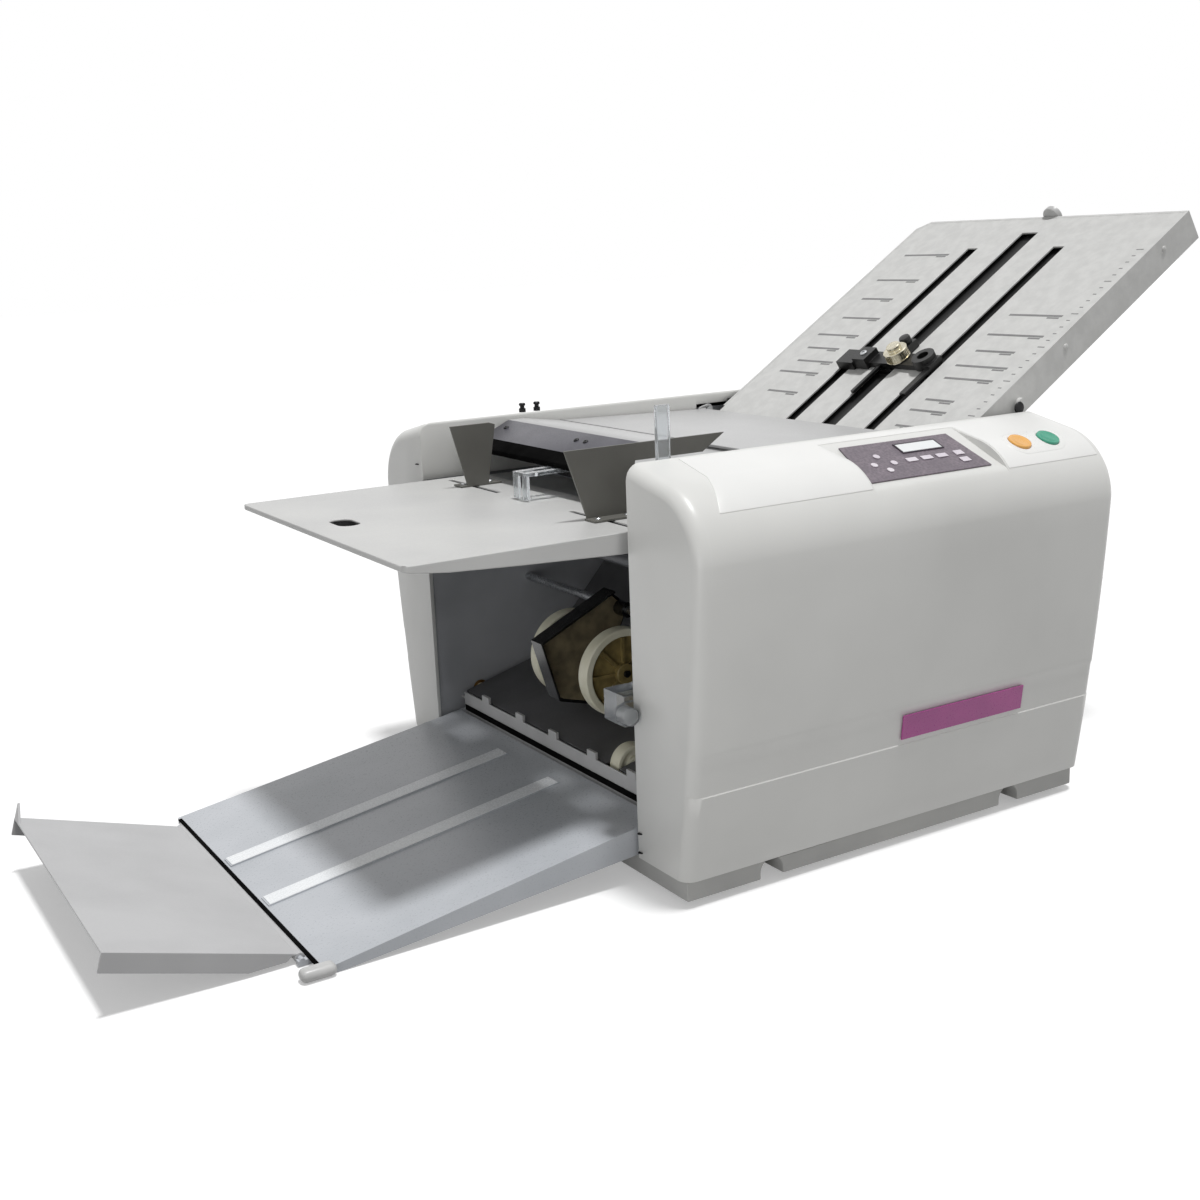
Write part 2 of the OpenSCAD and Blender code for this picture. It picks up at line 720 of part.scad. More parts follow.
module plate_slots(z0, z1) {
  for (k = [[-slot_pitch, slot_w, slot_top], [0, centre_slot_w, centre_slot_top],
    [slot_pitch, slot_w, slot_top]])
    block(-slot_end, -k[2], paper_y + k[0] - k[1] / 2, paper_y + k[0] + k[1] / 2, z0, z1);
}

corner_cut = 13;

// Outline of the plate from above, w inside its walls, with the far top corner cut across
module plate_outline(w, low) {
  c = corner_cut + 0.414 * w;
  top = plate_rise;
  polygon([[low, plate_near + w], [top - w, plate_near + w], [top - w, plate_far - c],
    [top - c, plate_far - w], [low, plate_far - w]]);
}

module fold_plate_top() color("whitesmoke") machine() on_plate() difference() {
  translate([0, 0, -plate_sheet]) linear_extrude(plate_sheet) plate_outline(rail_t, -plate_len);
  plate_slots(-plate_sheet - 1, 1);
}

lower_z = -plate_sheet - paper_gap;

module fold_plate_bottom() color("gainsboro") machine() on_plate() {
  translate([0, 0, lower_z - plate_sheet]) linear_extrude(plate_sheet) plate_outline(rail_t, -plate_len);
  for (x = [-plate_len + 60, -plate_len / 2, -40])
    block(x, x + 12, plate_near + rail_t, plate_far - rail_t, lower_z - plate_sheet - 8,
      lower_z - plate_sheet);
}

module fold_plate_frame() color("lightgray") machine() on_plate() difference() {
  union() {
    translate([0, 0, -plate_depth]) linear_extrude(plate_depth) difference() {
      plate_outline(0, -rail_len);
      plate_outline(rail_t, -rail_len - 1);
    }
    for (y = [plate_near - 4, plate_far]) rod([-rail_len + 68, -19], 5, y, y + 4);
  }
  rod([-hang_s, -plate_depth / 2], hang_r + 0.02, plate_near - 5, plate_far + 5);
}

riser = 16;
knob_out = -13;
knob_r = 12;
ring_at = [1, -47];
ring_r = 11.5;

// Paper stop in the gap, three risers through the slots and the bridge over them
module stopper_carriage() color("black") machine() on_plate() translate([-stop_at, paper_y, 0]) {
  block(-10, 10, plate_near - paper_y + rail_t + 6, plate_far - paper_y - rail_t - 6,
    lower_z + 0.4, -plate_sheet - 0.4);
  for (y = [-slot_pitch, 0, slot_pitch]) block(-riser / 2, riser / 2, y - 4, y + 4, -plate_sheet - 1, 6);
  block(-9, 9, -slot_pitch - 4, slot_pitch + 6, 0.4, 6);
  // end block, clamp block, two pointers, the clamp's heel and the lock ring
  block(-15, 6, 40, slot_pitch + 6, 0.4, 9);
  block(-13, 7, 22, 40, 0.4, 12.5);
  block(-50, -8, 7, 11, 0.4, 3.4);
  block(-47, -8, -slot_pitch - 4, -slot_pitch + 3, 0.4, 3.4);
  block(8, 28, -13, 1, 0.4, 5.6);
  block(14, 28, -13, 1, 5, 9);
  difference() {
    translate([ring_at[0], ring_at[1], 0.4]) cylinder(r = ring_r, h = 10.6);
    translate([ring_at[0], ring_at[1], 6]) cylinder(r = ring_r / 2, h = 6);
  }
}

module stopper_knob() color("silver") machine() on_plate()
  translate([-stop_at, paper_y + knob_out, 6 + seat]) {
    cylinder(r = knob_r, h = 11);
    translate([0, 0, 11]) cylinder(r = 7, h = 5);
  }

module skew_knob() color("white") machine() on_plate() translate([plate_rise + seat, paper_y - 5, -1])
  rotate([0, 90, 0]) {
    cylinder(r = 10, h = 6);
    translate([0, 0, 6]) cylinder(r = 7, h = 2.5);
  }

// ---- second fold plate, inside the body ----

module on_second() {
  translate([second_at[0], 0, second_at[1]]) rotate([0, second_angle, 0]) children();
}

second_half = frame_in - 12;
second_sheet = 1.5;

module second_fold_plate() color("silver") machine() on_second() {
  for (z = [0, second_sheet + paper_gap])
    block(0, second_len, -second_half, second_half, z, z + second_sheet);
  both_sides() block(0, second_len, second_half - 3, second_half, 0, 2 * second_sheet + paper_gap);
  both_sides() block(20, 60, second_half - 1, frame_in, 0, second_sheet);
}

module second_stopper() color("black") machine() on_second()
  block(second_stop_at - 8, second_stop_at + 8, -second_half + 5, second_half - 5,
    second_sheet + 0.4, second_sheet + paper_gap - 0.4);

// ---- delivery ----

bracket_y = paper_y + 20;

module delivery_bracket() color("black") machine() {
  edge = [[35.3, 100.9], [19.4, 156], [97.5, 192]];
  difference() {
    union() {
      across(bracket_y - 2, bracket_y)
        polygon([edge[0], edge[1], edge[2], [121.6, 172], [82, 84], [46.4, 93.9]]);
      rod(bracket_at, pin_r + 3, bracket_y - 19, bracket_y);
    }
    rod(bracket_at, pin_r + fit, -50, 50);
  }
  // its edge is folded towards the near side
  across(bracket_y - 19, bracket_y) polygon([edge[0], edge[1], edge[2], [98.3, 190.2], [21.7, 154.8],
    [37.2, 101.4]]);
  rod(wheel_at, 3, paper_y - wheel_out - 11, paper_y + wheel_out + 11);
}

module delivery_wheels() color("cornsilk") machine()
  for (y = [-wheel_out, wheel_out]) difference() {
  union() {
    rod(wheel_at, wheel_r, paper_y + y - 7, paper_y + y + 7);
    rod(wheel_at, 9, paper_y + y - 9, paper_y + y + 9);
  }
  rod(wheel_at, 3 + fit, paper_y + y - 10, paper_y + y + 10);
  for (s = [-1, 1]) difference() {
    rod(wheel_at, wheel_r - 7, paper_y + y + s * 5 - 3, paper_y + y + s * 5 + 3);
    rod(wheel_at, 12, paper_y + y - 10, paper_y + y + 10);
  }
}

exit_y = paper_y - 93;
exit_w = 14;

module exit_roller() color("cornsilk") machine() {
  rod(exit_at, shaft_r, -frame_out - 4, frame_out + 4);
  difference() {
    rod(exit_at, exit_r, exit_y - exit_w / 2, exit_y + exit_w / 2);
    for (y = [exit_y - exit_w / 2 - 1, exit_y + exit_w / 2 - 3]) difference() {
      rod(exit_at, exit_r - 4, y, y + 4);
      rod(exit_at, 8, y - 1, y + 5);
    }
  }
}

module exit_chute() color("dimgray") machine() difference() {
  union() {
    across(-frame_in + 6, frame_in - 6)
      bent([[strip_x + 4, stacker_high + 18], chute_knee, [226, centre_at[1] - 29]], 1.5);
    both_sides() block(128, 138, frame_in - 7, frame_in, chute_knee[1] + 4, chute_knee[1] + 14);
  }
  block(exit_at[0] - exit_r - 3, exit_at[0] + exit_r + 3, exit_y - exit_w / 2 - 3,
    exit_y + exit_w / 2 + 3, 55, 100);
}

module exit_strip() color("lightgray") machine() {
  block(strip_x, strip_x + 1.5, -frame_in + 9, frame_in - 9, stacker_high - 4, stacker_high + 18);
  for (y = [-130, -67, 0, 62, 130]) block(strip_x, strip_x + 3, y - 7, y + 7, stacker_high + 16.5,
    stacker_high + 24);
  both_sides() block(strip_x + 1.5, strip_x + 16, frame_in - 10, frame_in, stacker_high + 10,
    stacker_high + 12);
}

exit_pivot = [22, 146];

// Clear paper guide at the near side with its knob in front of the cover
module exit_lever() color("lightgray") machine() difference() {
  union() {
    block(-9, exit_pivot[0] + 6, -lip_half + 1, -lip_half + 4, 136, 152);
    block(-6, 22, -lip_half + 4, -lip_half + 34, 131, 156);
    rod([-9, 144], 7, -lip_half - 12, -lip_half + 4);
  }
  rod(exit_pivot, 3 + fit, -lip_half - 1, -lip_half + 12);
  block(exit_pivot[0] - 8, exit_pivot[0] + 1, -lip_half + 4, -lip_half + 10, 130, 157);
}

// ---- stacker ----

module stacker() color("lightsteelblue") machine() {
  top = [[stacker_x, stacker_high], [stacker_end, stacker_end_z]];
  slope = (stacker_high - stacker_end_z) / (stacker_x - stacker_end);
  across(-stacker_half, stacker_half) bent(top, 1.5);
  for (y = [paper_y - 43, paper_y + 50]) across(y - 9, y + 9)
    bent([[stacker_x - 20, stacker_high - 20 * slope + 1],
      [stacker_end + 4, stacker_end_z + 4 * slope + 1]], 2);
  both_sides() difference() {
    union() {
      across(stacker_half - 2, stacker_half) polygon([[stacker_x, stacker_high],
        [stacker_end, stacker_end_z], [stacker_end, 0.5], [stacker_end + 16, 0.5],
        [stacker_x, stacker_high - 24]]);
      rod(stacker_pin, 9, stacker_half - 2, stacker_half);
    }
    rod(stacker_pin, pin_r + fit, stacker_half - 3, stacker_half + 1);
  }
  // lugs and rod that carry the extension
  both_sides() block(extension_pin[0] - 3.5, stacker_end + 3, extension_half + 1,
    extension_half + 6, 0.6, 4.9);
  rod(extension_pin, extension_pin_r, -extension_half - 6, extension_half + 6);
}

// Local frame of the extension: x runs back towards the stacker, z is square to the sheet
module on_extension() {
  translate([extension_pin[0], 0, extension_pin[1]]) rotate([0, extension_angle, 0]) children();
}

module stacker_extension() color("lightgray") machine() on_extension() {
  difference() {
    union() {
      rod([0, 0], hem_r, -extension_half, extension_half);
      block(-extension_len, 0, -extension_half, extension_half, 1.4, 3);
    }
    rod([0, 0], extension_pin_r + fit, -extension_half - 1, extension_half + 1);
  }
  both_sides() across(extension_half - 2, extension_half)
    polygon([[-5, 2.5], [-extension_len, 2.5], [-extension_len, -extension_wall],
      [-36, -extension_wall], [-9, -3.5]]);
  // pointed corner stop at the far side
  translate([-extension_len, 0, 0]) rotate([90, 0, 90]) linear_extrude(2)
    polygon([[extension_half - 1, 2], [extension_half - 1, 16], [extension_half - 19, 2]]);
}

// ---- small fixings ----

module hinge_pins() color("silver") machine() {
  cut = deck_x1;
  both_sides() rod(stacker_pin, pin_r, stacker_half - 5, frame_in);
  both_sides() rod([cut + 2, deck_z - 5.5], 3, lip_half - 7, frame_in);
  rod(bracket_at, pin_r, -frame_in, frame_in);
  rod(lever_at, 3, -lip_half, -lip_half + 8);
  rod(exit_pivot, 3, -frame_in, -lip_half + 8);
  on_plate_pin = [plate_x - hang_s * cos(plate_angle) + plate_depth / 2 * sin(plate_angle),
    plate_z - hang_s * sin(plate_angle) - plate_depth / 2 * cos(plate_angle)];
  both_sides() rod(on_plate_pin, hang_r, lip_half - 9, frame_in);
}

module screws() color("silver") machine() {
  for (z = [cover_bottom + 11.2, lip_bottom + 7], y = [-lip_half + 31, lip_half - 31])
    translate([cover_len - 3, y, z]) rotate([0, 90, 0]) cylinder(r = 3.5, h = 2);
  for (x = [24, 50]) both_sides() translate([x, table_half + 5.5, table_top - table_edge + sheet])
    cylinder(r = 3, h = 2);
}

base_tray();
feet();
near_frame();
far_frame();
cross_stays();
bearings();
near_cover();
far_cover();
top_inlay();
control_panel();
display_window();
panel_keys();
control_board();
start_button();
stop_button();
badge_plate();
rear_cover();
power_inlet();
power_switch();
main_motor();
motor_pulley();
drive_belt();
feed_table();
near_guide();
far_guide();
feed_shaft();
feed_tyres();
separator_pad();
separator_holder();
pressure_lever();
infeed_guide();
feed_deck();
roller_upper();
roller_centre();
roller_right();
roller_lower();
gear_upper();
gear_centre();
gear_right();
gear_lower();
fold_plate_top();
fold_plate_bottom();
fold_plate_frame();
stopper_carriage();
stopper_knob();
skew_knob();
second_fold_plate();
second_stopper();
delivery_bracket();
delivery_wheels();
exit_roller();
exit_chute();
exit_strip();
exit_lever();
stacker();
stacker_extension();
top_cover();
feed_fingers();
hinge_pins();
screws();
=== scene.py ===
import bpy
import bmesh
import json
import math
from mathutils import Vector, Matrix

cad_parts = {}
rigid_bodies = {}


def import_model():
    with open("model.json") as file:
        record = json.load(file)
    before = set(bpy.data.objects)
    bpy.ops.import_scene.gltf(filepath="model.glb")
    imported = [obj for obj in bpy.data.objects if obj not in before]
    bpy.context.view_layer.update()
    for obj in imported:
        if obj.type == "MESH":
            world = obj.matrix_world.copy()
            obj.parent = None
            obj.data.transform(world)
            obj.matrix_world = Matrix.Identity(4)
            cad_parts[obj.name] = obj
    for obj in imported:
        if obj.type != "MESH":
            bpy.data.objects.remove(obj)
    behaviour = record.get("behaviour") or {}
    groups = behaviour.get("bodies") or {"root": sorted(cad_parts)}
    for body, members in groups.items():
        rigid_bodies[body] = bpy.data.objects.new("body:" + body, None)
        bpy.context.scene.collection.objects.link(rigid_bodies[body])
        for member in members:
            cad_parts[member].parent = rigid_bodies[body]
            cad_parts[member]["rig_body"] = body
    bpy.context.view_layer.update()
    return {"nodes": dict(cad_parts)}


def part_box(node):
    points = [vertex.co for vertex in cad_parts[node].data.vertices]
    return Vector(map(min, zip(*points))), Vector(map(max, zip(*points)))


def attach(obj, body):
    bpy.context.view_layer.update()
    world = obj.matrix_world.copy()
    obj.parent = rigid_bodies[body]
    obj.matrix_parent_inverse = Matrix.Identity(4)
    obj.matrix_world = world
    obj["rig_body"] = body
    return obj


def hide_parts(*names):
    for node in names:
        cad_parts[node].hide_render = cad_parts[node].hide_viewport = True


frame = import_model()
cad = frame["nodes"]

# == Camera, floor and light ==
# A pale studio sweep under one overhead lamp, so that the covers' tops glow, their leaning fronts
# fall into grey and the table shades the stacker; a small side lamp fills in.
left_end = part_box("near_cover")[0].x


def at(x, y, z):
    """A point in millimetres from the covers' left end, the machine's middle and the desk."""
    return Vector((left_end + x / 1000, y / 1000, z / 1000))


def linear(code):
    """A sRGB hex colour as linear RGBA."""
    parts = [int(code[i:i + 2], 16) / 255 for i in (0, 2, 4)]
    return [c / 12.92 if c <= 0.04045 else ((c + 0.055) / 1.055) ** 2.4 for c in parts] + [1.0]


def node(tree, kind, sockets=None, **settings):
    """Adds one node to a tree, with its settings and with each named socket set or linked."""
    made = tree.nodes.new(kind)
    for key, value in settings.items():
        setattr(made, key, value)
    for key, value in (sockets or {}).items():
        if isinstance(value, bpy.types.NodeSocket):
            tree.links.new(value, made.inputs[key])
        else:
            made.inputs[key].default_value = value
    return made


def linked(name, data):
    """A new object in the scene with this data."""
    made = bpy.data.objects.new(name, data)
    bpy.context.scene.collection.objects.link(made)
    return made


def blank(owner):
    """The node tree of a material or of the world, emptied."""
    owner.use_nodes = True
    owner.node_tree.nodes.clear()
    return owner.node_tree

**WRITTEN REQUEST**
Everything from the line containing "base_tray();" down to the line containing "obj.data.transform(world)" should be repeated exactly, with both end lines kept and no other lines added.

**TASK RESPONSE**
base_tray();
feet();
near_frame();
far_frame();
cross_stays();
bearings();
near_cover();
far_cover();
top_inlay();
control_panel();
display_window();
panel_keys();
control_board();
start_button();
stop_button();
badge_plate();
rear_cover();
power_inlet();
power_switch();
main_motor();
motor_pulley();
drive_belt();
feed_table();
near_guide();
far_guide();
feed_shaft();
feed_tyres();
separator_pad();
separator_holder();
pressure_lever();
infeed_guide();
feed_deck();
roller_upper();
roller_centre();
roller_right();
roller_lower();
gear_upper();
gear_centre();
gear_right();
gear_lower();
fold_plate_top();
fold_plate_bottom();
fold_plate_frame();
stopper_carriage();
stopper_knob();
skew_knob();
second_fold_plate();
second_stopper();
delivery_bracket();
delivery_wheels();
exit_roller();
exit_chute();
exit_strip();
exit_lever();
stacker();
stacker_extension();
top_cover();
feed_fingers();
hinge_pins();
screws();
=== scene.py ===
import bpy
import bmesh
import json
import math
from mathutils import Vector, Matrix

cad_parts = {}
rigid_bodies = {}


def import_model():
    with open("model.json") as file:
        record = json.load(file)
    before = set(bpy.data.objects)
    bpy.ops.import_scene.gltf(filepath="model.glb")
    imported = [obj for obj in bpy.data.objects if obj not in before]
    bpy.context.view_layer.update()
    for obj in imported:
        if obj.type == "MESH":
            world = obj.matrix_world.copy()
            obj.parent = None
            obj.data.transform(world)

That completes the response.